▸ What needs to be done: For the material that follows, return exactly the lines from the one with "3), cableJacket), ...plug());" through the one with "for member in", both ends included.

▸ Given data:
# # #

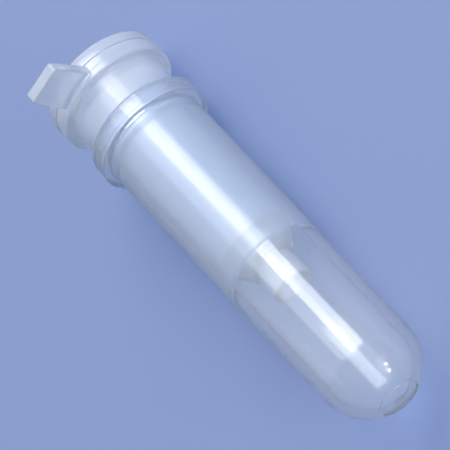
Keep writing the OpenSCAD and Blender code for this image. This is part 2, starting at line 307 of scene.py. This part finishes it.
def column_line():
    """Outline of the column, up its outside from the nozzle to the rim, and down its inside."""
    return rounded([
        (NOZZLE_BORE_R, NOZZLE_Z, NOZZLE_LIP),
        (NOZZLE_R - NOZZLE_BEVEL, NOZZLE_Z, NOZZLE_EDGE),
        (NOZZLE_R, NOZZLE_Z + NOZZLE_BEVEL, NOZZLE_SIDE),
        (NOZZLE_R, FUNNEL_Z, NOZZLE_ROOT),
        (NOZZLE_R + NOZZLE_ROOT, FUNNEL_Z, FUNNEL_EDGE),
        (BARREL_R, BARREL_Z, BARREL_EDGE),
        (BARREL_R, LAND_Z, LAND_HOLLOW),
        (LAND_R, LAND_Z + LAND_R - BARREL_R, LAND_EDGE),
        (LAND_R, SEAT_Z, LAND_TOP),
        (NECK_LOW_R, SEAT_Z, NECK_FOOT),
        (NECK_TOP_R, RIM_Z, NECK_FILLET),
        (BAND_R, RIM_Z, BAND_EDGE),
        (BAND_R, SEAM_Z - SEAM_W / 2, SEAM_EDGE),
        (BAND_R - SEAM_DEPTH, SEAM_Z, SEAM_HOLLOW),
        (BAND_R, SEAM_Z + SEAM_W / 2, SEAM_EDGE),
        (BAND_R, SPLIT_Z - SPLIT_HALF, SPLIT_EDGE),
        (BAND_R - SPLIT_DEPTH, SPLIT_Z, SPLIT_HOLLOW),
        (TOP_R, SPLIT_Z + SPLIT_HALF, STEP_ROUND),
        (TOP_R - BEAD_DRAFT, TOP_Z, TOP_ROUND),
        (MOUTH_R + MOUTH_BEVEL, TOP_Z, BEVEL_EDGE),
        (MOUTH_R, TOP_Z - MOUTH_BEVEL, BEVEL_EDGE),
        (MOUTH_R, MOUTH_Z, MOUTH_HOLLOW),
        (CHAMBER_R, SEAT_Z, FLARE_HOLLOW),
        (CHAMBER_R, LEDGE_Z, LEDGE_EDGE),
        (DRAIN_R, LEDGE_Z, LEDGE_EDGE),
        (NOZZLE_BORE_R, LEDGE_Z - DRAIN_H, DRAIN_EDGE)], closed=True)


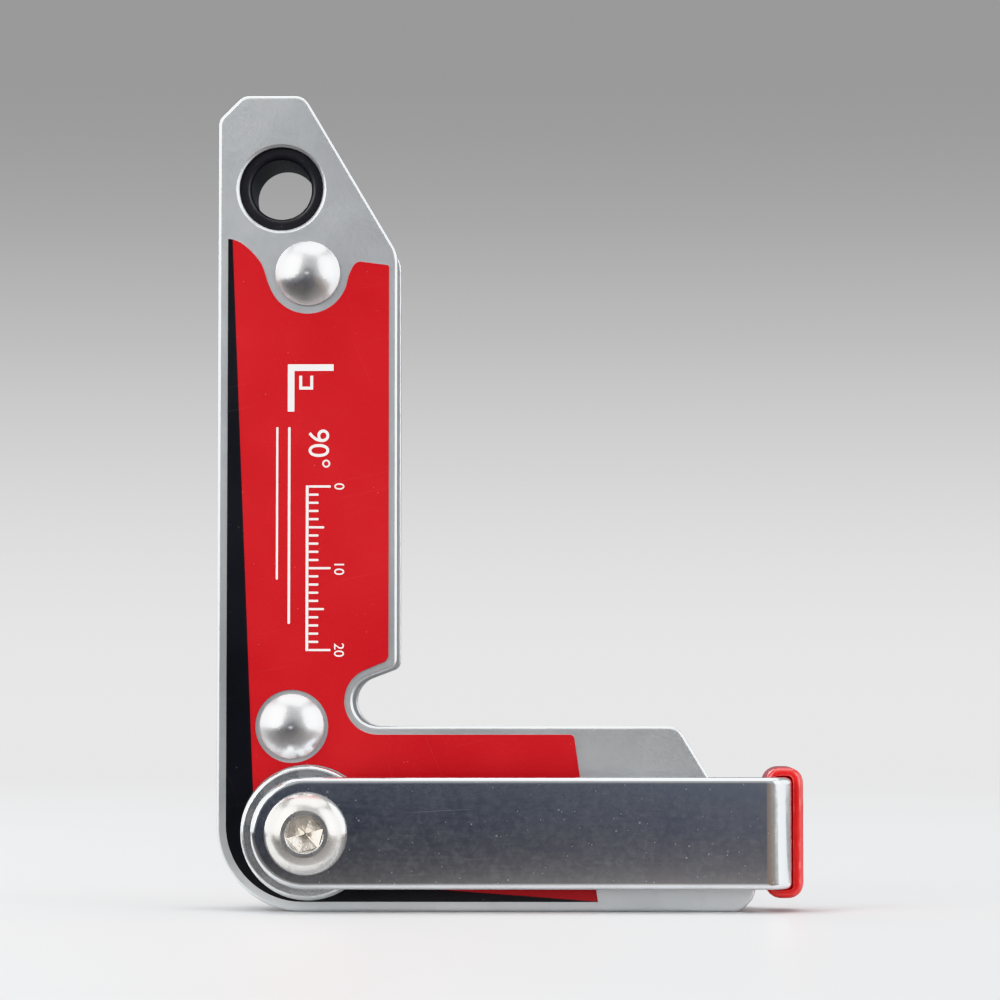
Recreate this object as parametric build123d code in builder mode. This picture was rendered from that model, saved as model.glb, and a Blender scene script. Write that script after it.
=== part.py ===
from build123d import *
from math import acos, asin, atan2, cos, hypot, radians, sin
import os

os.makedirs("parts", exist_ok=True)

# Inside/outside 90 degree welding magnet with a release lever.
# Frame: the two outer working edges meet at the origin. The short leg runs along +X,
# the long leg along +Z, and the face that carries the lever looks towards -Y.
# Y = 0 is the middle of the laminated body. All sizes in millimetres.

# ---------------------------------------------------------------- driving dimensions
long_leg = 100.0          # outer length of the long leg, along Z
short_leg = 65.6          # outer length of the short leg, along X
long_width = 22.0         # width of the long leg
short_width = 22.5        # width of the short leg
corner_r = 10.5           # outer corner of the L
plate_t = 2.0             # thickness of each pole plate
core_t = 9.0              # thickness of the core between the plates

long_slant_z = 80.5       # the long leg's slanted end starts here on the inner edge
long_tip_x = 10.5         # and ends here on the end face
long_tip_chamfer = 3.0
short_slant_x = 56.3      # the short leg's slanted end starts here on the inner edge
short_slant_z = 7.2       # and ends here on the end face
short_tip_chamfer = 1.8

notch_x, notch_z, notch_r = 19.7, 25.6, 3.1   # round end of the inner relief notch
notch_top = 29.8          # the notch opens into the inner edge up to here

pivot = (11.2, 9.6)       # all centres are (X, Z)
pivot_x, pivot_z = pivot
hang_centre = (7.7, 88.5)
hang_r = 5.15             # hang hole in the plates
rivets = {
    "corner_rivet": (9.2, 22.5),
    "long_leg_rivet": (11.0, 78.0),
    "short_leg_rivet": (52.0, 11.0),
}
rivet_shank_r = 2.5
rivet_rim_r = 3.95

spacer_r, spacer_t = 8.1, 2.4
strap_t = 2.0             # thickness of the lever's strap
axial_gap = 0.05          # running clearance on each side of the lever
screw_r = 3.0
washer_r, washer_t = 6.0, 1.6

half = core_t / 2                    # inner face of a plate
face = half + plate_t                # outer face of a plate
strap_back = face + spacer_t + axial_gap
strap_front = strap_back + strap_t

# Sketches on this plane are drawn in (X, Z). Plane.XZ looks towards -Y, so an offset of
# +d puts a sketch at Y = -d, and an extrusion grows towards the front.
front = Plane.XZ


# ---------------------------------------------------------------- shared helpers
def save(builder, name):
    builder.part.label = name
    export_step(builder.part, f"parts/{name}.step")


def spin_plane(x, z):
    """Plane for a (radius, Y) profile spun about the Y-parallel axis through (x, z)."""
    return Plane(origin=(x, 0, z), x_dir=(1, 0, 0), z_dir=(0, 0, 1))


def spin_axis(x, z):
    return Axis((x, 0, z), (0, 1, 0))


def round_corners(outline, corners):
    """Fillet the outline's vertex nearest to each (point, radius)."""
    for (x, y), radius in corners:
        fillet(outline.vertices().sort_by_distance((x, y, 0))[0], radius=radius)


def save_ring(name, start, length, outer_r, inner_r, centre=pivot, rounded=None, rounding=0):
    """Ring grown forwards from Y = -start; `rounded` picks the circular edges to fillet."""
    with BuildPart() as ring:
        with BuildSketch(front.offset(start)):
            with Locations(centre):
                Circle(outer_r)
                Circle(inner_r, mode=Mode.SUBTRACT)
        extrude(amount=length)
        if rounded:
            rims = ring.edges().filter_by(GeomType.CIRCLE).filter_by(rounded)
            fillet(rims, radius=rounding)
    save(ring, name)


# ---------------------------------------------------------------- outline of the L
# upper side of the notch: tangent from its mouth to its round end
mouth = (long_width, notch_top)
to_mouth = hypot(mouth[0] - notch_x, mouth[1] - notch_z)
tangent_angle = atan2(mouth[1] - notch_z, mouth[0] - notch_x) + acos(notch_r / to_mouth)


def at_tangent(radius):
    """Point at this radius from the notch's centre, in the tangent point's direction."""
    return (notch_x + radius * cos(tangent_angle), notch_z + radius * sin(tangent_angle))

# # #

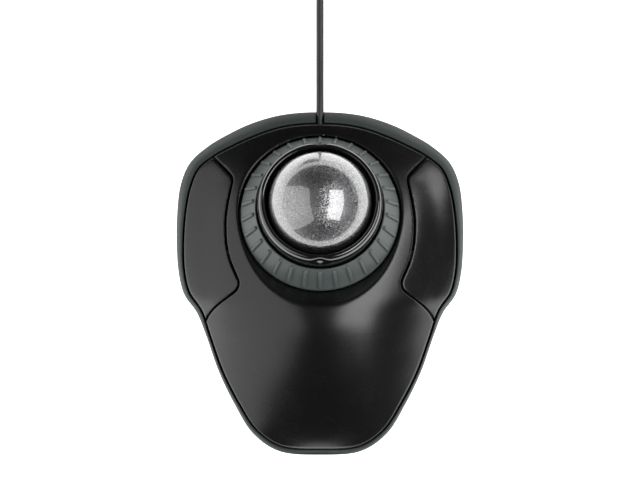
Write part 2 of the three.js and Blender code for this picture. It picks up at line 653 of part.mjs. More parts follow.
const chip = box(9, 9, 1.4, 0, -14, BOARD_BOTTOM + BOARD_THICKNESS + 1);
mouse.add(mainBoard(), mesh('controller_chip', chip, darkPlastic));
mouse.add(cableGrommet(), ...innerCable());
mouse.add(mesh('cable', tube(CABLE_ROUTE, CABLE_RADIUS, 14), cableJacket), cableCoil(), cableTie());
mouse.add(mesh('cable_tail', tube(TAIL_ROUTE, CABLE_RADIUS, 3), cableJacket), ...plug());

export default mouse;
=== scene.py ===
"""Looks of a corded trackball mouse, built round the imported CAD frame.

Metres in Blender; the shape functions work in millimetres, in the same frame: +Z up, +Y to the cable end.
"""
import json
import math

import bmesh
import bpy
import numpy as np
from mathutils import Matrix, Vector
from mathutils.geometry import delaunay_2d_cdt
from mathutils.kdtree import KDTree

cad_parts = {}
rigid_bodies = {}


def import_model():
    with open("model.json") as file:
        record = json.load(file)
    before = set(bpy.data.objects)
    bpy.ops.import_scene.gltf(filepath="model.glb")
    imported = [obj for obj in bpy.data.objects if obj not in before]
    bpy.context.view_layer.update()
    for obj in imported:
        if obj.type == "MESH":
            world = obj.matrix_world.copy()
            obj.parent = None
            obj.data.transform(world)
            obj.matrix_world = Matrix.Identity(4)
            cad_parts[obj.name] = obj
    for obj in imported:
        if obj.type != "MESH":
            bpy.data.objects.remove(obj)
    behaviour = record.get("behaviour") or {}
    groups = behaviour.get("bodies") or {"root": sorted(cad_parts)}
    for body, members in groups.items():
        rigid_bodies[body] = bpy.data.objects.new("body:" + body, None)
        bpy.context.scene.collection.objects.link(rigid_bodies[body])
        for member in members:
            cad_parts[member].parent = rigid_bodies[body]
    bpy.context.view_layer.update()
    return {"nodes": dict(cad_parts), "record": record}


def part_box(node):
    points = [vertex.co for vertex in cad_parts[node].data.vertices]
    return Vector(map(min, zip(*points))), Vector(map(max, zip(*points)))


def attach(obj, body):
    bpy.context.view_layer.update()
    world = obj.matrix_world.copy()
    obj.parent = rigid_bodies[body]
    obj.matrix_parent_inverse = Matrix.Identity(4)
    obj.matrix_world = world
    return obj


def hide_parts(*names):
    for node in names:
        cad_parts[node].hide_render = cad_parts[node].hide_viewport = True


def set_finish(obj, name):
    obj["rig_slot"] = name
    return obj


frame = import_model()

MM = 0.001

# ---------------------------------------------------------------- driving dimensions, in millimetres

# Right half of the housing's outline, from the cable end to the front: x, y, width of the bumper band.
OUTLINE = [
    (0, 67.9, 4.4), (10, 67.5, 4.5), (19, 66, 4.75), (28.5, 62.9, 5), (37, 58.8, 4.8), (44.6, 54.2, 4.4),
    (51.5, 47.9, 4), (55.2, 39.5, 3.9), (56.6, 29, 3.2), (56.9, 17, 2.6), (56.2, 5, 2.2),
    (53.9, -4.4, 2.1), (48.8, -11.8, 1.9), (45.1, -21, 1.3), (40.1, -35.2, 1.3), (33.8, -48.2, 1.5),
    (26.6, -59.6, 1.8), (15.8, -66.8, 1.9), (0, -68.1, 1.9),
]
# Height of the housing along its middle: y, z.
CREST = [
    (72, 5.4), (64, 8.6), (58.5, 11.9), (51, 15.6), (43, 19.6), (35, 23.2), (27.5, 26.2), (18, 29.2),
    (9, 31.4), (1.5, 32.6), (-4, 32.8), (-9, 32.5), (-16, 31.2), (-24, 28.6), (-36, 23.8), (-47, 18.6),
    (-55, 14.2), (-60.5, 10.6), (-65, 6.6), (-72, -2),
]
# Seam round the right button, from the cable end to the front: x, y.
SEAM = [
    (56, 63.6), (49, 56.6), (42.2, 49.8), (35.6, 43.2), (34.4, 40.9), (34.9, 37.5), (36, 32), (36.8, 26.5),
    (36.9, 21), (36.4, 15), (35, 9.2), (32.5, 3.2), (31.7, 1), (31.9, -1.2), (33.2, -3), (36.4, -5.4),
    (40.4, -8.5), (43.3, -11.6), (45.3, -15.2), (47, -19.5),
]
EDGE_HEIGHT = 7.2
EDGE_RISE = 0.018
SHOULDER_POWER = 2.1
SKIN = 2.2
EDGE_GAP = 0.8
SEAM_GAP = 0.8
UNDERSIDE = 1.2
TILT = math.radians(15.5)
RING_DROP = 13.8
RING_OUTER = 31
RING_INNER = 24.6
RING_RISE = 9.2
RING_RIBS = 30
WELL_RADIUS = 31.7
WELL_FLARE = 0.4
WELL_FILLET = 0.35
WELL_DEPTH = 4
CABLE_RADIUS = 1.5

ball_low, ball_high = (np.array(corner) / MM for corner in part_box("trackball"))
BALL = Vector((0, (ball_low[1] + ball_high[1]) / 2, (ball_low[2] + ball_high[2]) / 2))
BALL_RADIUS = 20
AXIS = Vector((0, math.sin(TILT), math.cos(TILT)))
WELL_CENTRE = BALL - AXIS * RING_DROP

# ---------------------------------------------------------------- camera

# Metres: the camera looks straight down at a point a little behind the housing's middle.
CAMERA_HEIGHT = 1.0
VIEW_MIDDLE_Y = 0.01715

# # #

▸ Solution for this exercise:
mouse.add(mesh('cable_tail', tube(TAIL_ROUTE, CABLE_RADIUS, 3), cableJacket), ...plug());

export default mouse;
=== scene.py ===
"""Looks of a corded trackball mouse, built round the imported CAD frame.

Metres in Blender; the shape functions work in millimetres, in the same frame: +Z up, +Y to the cable end.
"""
import json
import math

import bmesh
import bpy
import numpy as np
from mathutils import Matrix, Vector
from mathutils.geometry import delaunay_2d_cdt
from mathutils.kdtree import KDTree

cad_parts = {}
rigid_bodies = {}


def import_model():
    with open("model.json") as file:
        record = json.load(file)
    before = set(bpy.data.objects)
    bpy.ops.import_scene.gltf(filepath="model.glb")
    imported = [obj for obj in bpy.data.objects if obj not in before]
    bpy.context.view_layer.update()
    for obj in imported:
        if obj.type == "MESH":
            world = obj.matrix_world.copy()
            obj.parent = None
            obj.data.transform(world)
            obj.matrix_world = Matrix.Identity(4)
            cad_parts[obj.name] = obj
    for obj in imported:
        if obj.type != "MESH":
            bpy.data.objects.remove(obj)
    behaviour = record.get("behaviour") or {}
    groups = behaviour.get("bodies") or {"root": sorted(cad_parts)}
    for body, members in groups.items():
        rigid_bodies[body] = bpy.data.objects.new("body:" + body, None)
        bpy.context.scene.collection.objects.link(rigid_bodies[body])
        for member in members:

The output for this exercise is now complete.